■ Material provided ■
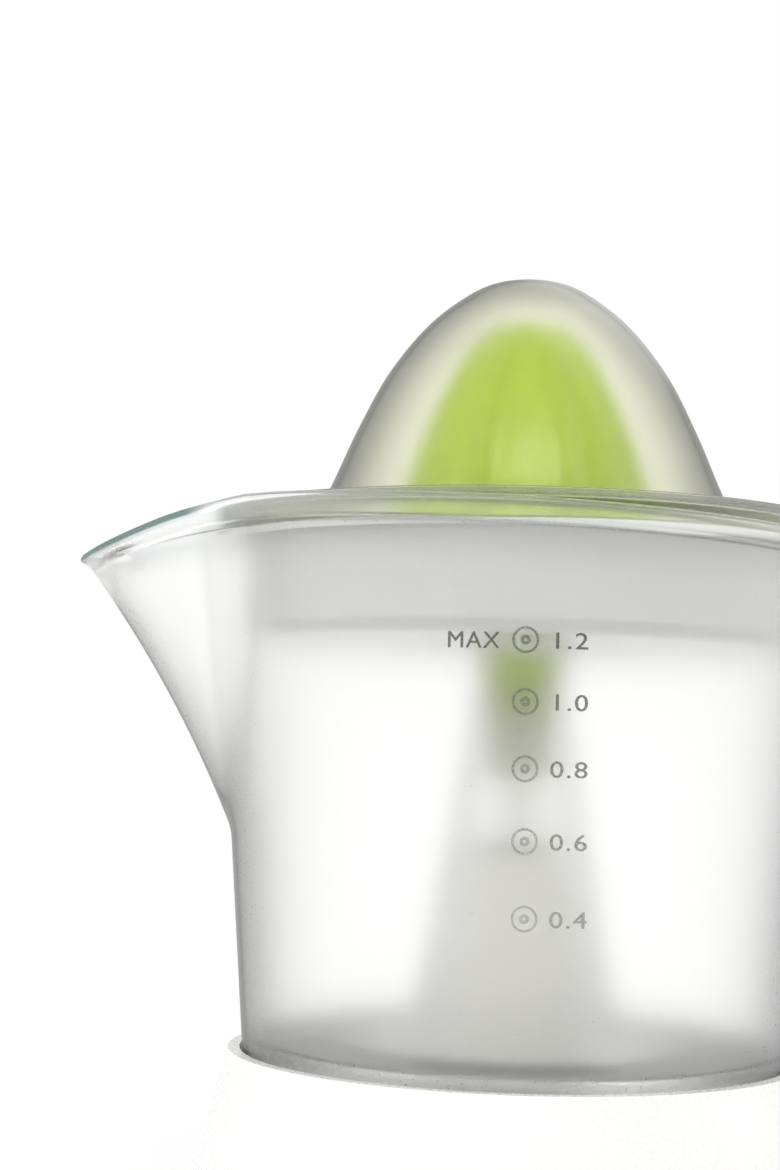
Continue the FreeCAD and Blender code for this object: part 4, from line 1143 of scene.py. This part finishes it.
# --- cover --------------------------------------------------------------------------------------
@dataclass
class Cover:
    """Frosted dust cover: a bell on a flat brim with a short skirt that fits the strainer."""

    material: bpy.types.Material
    dome: Knots = (
        (0.0, 248.3), (10.0, 246.9), (20.0, 240.8), (33.1, 226.0), (40.9, 211.3), (47.0, 197.2),
        (50.2, 190.2))
    wall: float = 1.8
    brim_radius: float = 74.4
    brim_top: float = 189.6
    brim_under: float = 188.0
    skirt_radius: float = 73.33
    skirt_low: float = 183.1
    brink_share: float = 0.25
    columns: int = 256

    def build(self) -> None:
        """Make the cover as one turned shell, closed at both poles."""
        outer, inner = bell(self.dome, self.wall, self.wall, self.brim_under + 1.0)
        skirt_inside = self.skirt_radius - self.wall
        brim = rounded_line([
            tuple(outer[-1]), (outer[-1, 0] + 0.6, self.brim_top), (self.brim_radius, self.brim_top),
            (self.brim_radius, self.brim_under), (self.skirt_radius, self.brim_under),
            (self.skirt_radius, self.skirt_low), (skirt_inside, self.skirt_low),
            (skirt_inside, self.brim_under), (inner[-1, 0] + 0.5, self.brim_under),
            tuple(inner[-1])], 0.6, 4)
        profile = np.concatenate([outer[1:-1], brim, inner[-2:0:-1]])
        shell = capped(turned(profile, self.columns), on_axis(outer[0, 1], inner[0, 1]))
        brink = (profile[:, 0] > self.brim_radius - 1.2) & (profile[:, 1] > self.brim_under - 0.2)
        paints = {"polish": np.repeat(brink.astype(float), self.columns),
                  "deep": np.repeat(brink * self.brink_share, self.columns)}
        made = to_object("cover_bell", shell, paints=paints)
        show(made, self.material, "cover", Slot.COVER, "dust_cover")


# --- cone ---------------------------------------------------------------------------------------
@dataclass
class Cone:
    """Lime pressing cone with eight soft ridges, a hollow underside and a hub."""

    material: bpy.types.Material
    skin: Knots = (
        (0.0, 238.0), (5.4, 236.6), (10.6, 232.6), (19.8, 217.9), (27.0, 200.5), (31.9, 183.1),
        (36.2, 173.4), (38.0, 171.0))
    skirt_low: float = 169.0
    ridge: float = 2.6
    ridges: int = 8
    ridge_width: float = 2.1
    wall: float = 2.2
    hub_radius: float = 8.4
    hub_low: float = 150.0
    shoulder_radius: float = 12.0
    shoulder_top: float = 187.4
    shoulder_low: float = 175.4
    socket_radius: float = 5.3
    socket_top: float = 180.0
    columns: int = 384

    def build(self) -> None:
        """Make the skin with its ridges, the hollow under it, and the hub.

        A ridge raises the skin by its height times a bell curve of the distance round the
        cone from the ridge's middle, and fades out at the tip and at the skirt.
        """
        outer, inner = bell(self.skin, self.wall, self.wall * 1.3, self.skirt_low + 1.0)
        edge = rounded_line([
            tuple(outer[-1]), (outer[-1, 0], self.skirt_low), (outer[-1, 0] - self.wall, self.skirt_low),
            tuple(inner[-1])], 0.5, 3)
        profile = np.concatenate([outer[1:-1], edge, inner[-2:0:-1]])
        grid = turned(profile, self.columns)
        spacing = 2 * math.pi / self.ridges
        off = np.mod(around(self.columns), spacing) - spacing / 2
        radius, height = profile[:, :1], profile[:, 1:]
        outside = (np.arange(len(profile)) < len(outer) - 2)[:, None]
        fade = ramp(height, self.skirt_low + 4.0, 6.0) * ramp(radius, 0.0, 6.0) * outside
        lift = self.ridge * fade * np.exp(-((off * radius) / self.ridge_width) ** 2)
        grid[..., :2] *= ((radius + lift) / np.clip(radius, 0.01, None))[..., None]
        shell = capped(grid, on_axis(outer[0, 1], inner[0, 1]))
        made = to_object("cone_skin", shell, self.hub())
        show(made, self.material, "cone", Slot.LIME, "press_cone")

    def hub(self) -> Shell:
        """Turned hub with its shoulder and its blind socket.

        Returns:
            Points and faces.
        """
        top = self.skin[0][1] - self.wall * 1.6
        profile = rounded_line([
            (0.01, top), (self.hub_radius - 3.0, top), (self.hub_radius, top - 6.0),
            (self.hub_radius, self.shoulder_top), (self.shoulder_radius, self.shoulder_top),
            (self.shoulder_radius, self.shoulder_low), (self.hub_radius, self.shoulder_low),
            (self.hub_radius, self.hub_low), (self.socket_radius, self.hub_low),
            (self.socket_radius, self.socket_top), (0.01, self.socket_top)], 0.5, 3)
        profile = profile[profile[:, 0] > 0.02]
        return capped(turned(profile, 64), on_axis(top, self.socket_top))


# --- carried solids -----------------------------------------------------------------------------
@dataclass
class CarriedSolids:
    """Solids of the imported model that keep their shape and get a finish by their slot."""

    nodes: Mapping[str, bpy.types.Object]
    slots: Mapping[str, str]
    materials: Mapping[Slot, bpy.types.Material]
    stroke: float = 2.6 * MM

    def build(self) -> None:
        """Give every solid its own finish, or else that of its slot."""
        apart = {name: finish.material() for name, finish in NODE_FINISHES.items()}
        for name, made in self.nodes.items():
            slot = Slot(self.slots.get(name, Slot.WHITE.value))
            chosen = apart.get(name, self.materials[slot])
            for holder in made.material_slots:
                holder.material = chosen
            if not made.material_slots:
                made.data.materials.append(chosen)
            LOG.info("%s: %s", name, slot.value)
        self.squash_spring()

    def squash_spring(self) -> None:
        """Give the return spring its own copy of its mesh."""
        spring = self.nodes["return_spring"]
        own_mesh(spring)


# --- studio -------------------------------------------------------------------------------------
@dataclass(frozen=True)
class Lamp:
    """Soft box: an oval of the given width and depth, in metres, and its power in watts."""

    name: str
    where: tuple[float, float, float]
    aim: tuple[float, float, float]
    width: float
    depth: float
    power: float


@dataclass
class Studio:
    """White sweep, soft lamps and the camera."""

    eye: tuple[float, float, float] = (0.0, -532.6, 134.3)
    pitch: float = 4.19
    yaw: float = -3.48
    roll: float = 1.59
    focal: float = 67.69
    lamps: tuple[Lamp, ...] = (
        Lamp("front_box", (0.05, -0.85, 0.95), (0.0, 0.0, 0.15), 0.9, 0.12, 4.0),
        Lamp("left_box", (-0.95, -0.25, 0.6), (0.0, 0.0, 0.12), 0.6, 0.6, 2.4),
        Lamp("right_box", (0.95, 0.15, 0.5), (0.0, 0.0, 0.17), 0.6, 0.6, 1.4),
        Lamp("back_box", (0.3, 0.9, 0.9), (0.0, 0.0, 0.12), 0.7, 0.7, 1.2))

    def camera(self) -> None:
        """Put the camera up, turned from north by yaw, up by pitch and anticlockwise by roll."""
        yaw, pitch, roll = (math.radians(a) for a in (self.yaw, self.pitch, self.roll))
        lens = bpy.data.cameras.new("view")
        lens.sensor_fit = "VERTICAL"
        lens.sensor_height = 36.0
        lens.lens = self.focal
        lens.clip_start = 0.01
        lens.clip_end = 50.0
        made = bpy.data.objects.new("view", lens)
        upright = Matrix.Rotation(math.pi / 2 + pitch, 4, "X") @ Matrix.Rotation(roll, 4, "Z")
        turn = Matrix.Rotation(-yaw, 4, "Z") @ upright
        made.matrix_world = Matrix.Translation(Vector(self.eye) * MM) @ turn
        bpy.context.scene.collection.objects.link(made)
        bpy.context.scene.camera = made

    def light(self) -> None:
        """Put up the soft boxes."""
        for lamp in self.lamps:
            data = bpy.data.lights.new(lamp.name, "AREA")
            data.shape = "ELLIPSE"
            data.size = lamp.width
            data.size_y = lamp.depth
            data.energy = lamp.power
            made = bpy.data.objects.new(lamp.name, data)
            made.location = lamp.where
            aim = Vector(lamp.aim) - Vector(lamp.where)
            made.rotation_euler = aim.to_track_quat("-Z", "Y").to_euler()
            bpy.context.scene.collection.objects.link(made)

    def world(self) -> None:
        """White where it is seen, mirrored or seen through the plastic, and softer as light."""
        world = bpy.data.worlds.new("studio")
        bpy.context.scene.world = world
        world.use_nodes = True
        graph = Graph(world.node_tree)
        path = graph.node("LightPath")
        camera = Value(graph, path.outputs["Is Camera Ray"])
        through = Value(graph, path.outputs["Is Transmission Ray"])
        glossy = Value(graph, path.outputs["Is Glossy Ray"])
        side = graph.maths("ABSOLUTE", graph.axes(graph.node("TexCoord").outputs["Generated"])[0])
        seen = 1.0 - side ** 5.0 * 0.4
        other = graph.maths("MAXIMUM", through, glossy * 0.8) * seen
        strength = graph.maths("MAXIMUM", camera, graph.maths("MAXIMUM", other, 0.86))
        shade = graph.node("Background", {}, {"Color": WHITE, "Strength": strength})
        graph.node("OutputWorld", {}, {"Surface": shade.outputs[0]})

    def floor(self) -> None:
        """Lay the table: white round the object, where its shadow falls, and pure white far off."""
        material, graph = new_graph("table")
        x, y, _ = graph.axes()
        away = graph.maths("SQRT", x * x + y * y)
        far = graph.maths("MULTIPLY", away - 0.25, 2.2, clamp=True)
        near = graph.node("BsdfPrincipled", {}, {"Base Color": (0.93, 0.93, 0.93), "Roughness": 0.7})
        glow = graph.node("Emission", {}, {"Color": WHITE, "Strength": 1.0})
        mixed = graph.node("MixShader", {}, {0: far, 1: near.outputs[0], 2: glow.outputs[0]})
        graph.node("OutputMaterial", {}, {"Surface": mixed.outputs[0]})
        half = 6.0 / MM
        points = np.array([[-half, -half, 0.0], [half, -half, 0.0], [half, half, 0.0], [-half, half, 0.0]])
        made = to_object("table_top", (points, np.array([[0, 1, 2, 3]])))
        made.data.materials.append(material)

    def build(self) -> None:
        """Put up the camera, lamps, world and table."""
        self.camera()
        self.light()
        self.world()
        self.floor()


def main() -> None:
    """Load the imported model, dress it and report each piece."""
    logging.basicConfig(level=logging.INFO, format="%(name)s %(message)s")
    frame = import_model()
    record = frame["record"]
    slots = {entry["node"]: entry["material_slot"] for entry in record["subparts"]}
    materials = {slot: finish.material() for slot, finish in FINISHES.items()}
    Studio().build()
    CarriedSolids(frame["nodes"], slots, materials).build()
    Jug(materials[Slot.JUG], MARK_FINISH.material()).build()
    Cover(materials[Slot.COVER]).build()
    Cone(materials[Slot.LIME]).build()
    scene = bpy.context.scene
    scene.view_settings.view_transform = "Standard"


if __name__ == "__main__":
    main()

■ Set problem ■
Beginning with the line containing "own_mesh(spring)" and ending with the line containing "0.7, 0.7, 1.2))", extract those lines exactly from the listing above, and only those.

■ Complete response ■
        own_mesh(spring)


# --- studio -------------------------------------------------------------------------------------
@dataclass(frozen=True)
class Lamp:
    """Soft box: an oval of the given width and depth, in metres, and its power in watts."""

    name: str
    where: tuple[float, float, float]
    aim: tuple[float, float, float]
    width: float
    depth: float
    power: float


@dataclass
class Studio:
    """White sweep, soft lamps and the camera."""

    eye: tuple[float, float, float] = (0.0, -532.6, 134.3)
    pitch: float = 4.19
    yaw: float = -3.48
    roll: float = 1.59
    focal: float = 67.69
    lamps: tuple[Lamp, ...] = (
        Lamp("front_box", (0.05, -0.85, 0.95), (0.0, 0.0, 0.15), 0.9, 0.12, 4.0),
        Lamp("left_box", (-0.95, -0.25, 0.6), (0.0, 0.0, 0.12), 0.6, 0.6, 2.4),
        Lamp("right_box", (0.95, 0.15, 0.5), (0.0, 0.0, 0.17), 0.6, 0.6, 1.4),
        Lamp("back_box", (0.3, 0.9, 0.9), (0.0, 0.0, 0.12), 0.7, 0.7, 1.2))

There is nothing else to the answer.